Four years later and it was a 17-year-old Joe Cokanasiga, back in England and signed up to the London Irish academy, rather than Tuilagi or Ashton, making an appearance at the 2015 World Cup, albeit in a low-profile cameo.
Cokanasiga was part of a Fijian dance troupe who performed on the pitch before Stuart Lancaster's side's opener against the Islanders, posing for photographs with fans who were unaware that a future England star was in their midst.
Joe may have left Fiji as a three-year-old, but Ilaitia makes sure both his sons remember that heritage.
"Dad always reminds Joe that when he represents England, he is also a Fijian and not to forget his roots," says Phil.
"He told us to back ourselves because we are very different to most players.
"A big thing was confidence and to always think that - I know that it sounds big-headed - we are the best on the field, because it brings out the best in us."
Touchline fathers always tend to think their sons are the best.
It is something when the players who had to compete against that same offspring for a starting spot agree.
Ojo has played almost 200 top-flight games as well as lining up opposite All Black hot-stepper Sitiveni Sivivatu in one of his two England appearances.
Can he remember playing with or against anyone like Cokanasiga?
"I played against Alessana Tuilagi a lot. He was a big physical carrier, but he would likely run straight at you," Ojo said.
"Then there are guys like Sinoti Sinoti who have a vicious step, but not that offload threat - whereas Joe offloads like Leone Nakarawa.
"That was the thing that stood out of me when I first saw him. He could carry the ball so easily in one hand - that was not something that you would teach to kids and it gave him an extra threat.

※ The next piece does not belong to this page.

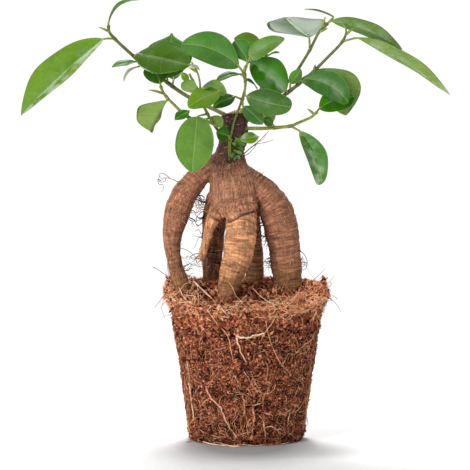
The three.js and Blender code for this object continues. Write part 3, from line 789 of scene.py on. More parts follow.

"You can't go low because he will just offload. if you go high, it is really difficult to get near the ball. It is a very different threat from that which you usually face.
"Growing up outside the system helped him, gave him the ability to do something different. I can't think of anyone who has all those threats in one package."
With Jonny May and Anthony Watson established as first-choice options and Jack Nowell available once more to head coach Eddie Jones, Cokanasiga's opportunities may be limited at this World Cup.
But if England are up against it and need a game-breaker, he could dance on the World Cup stage once more.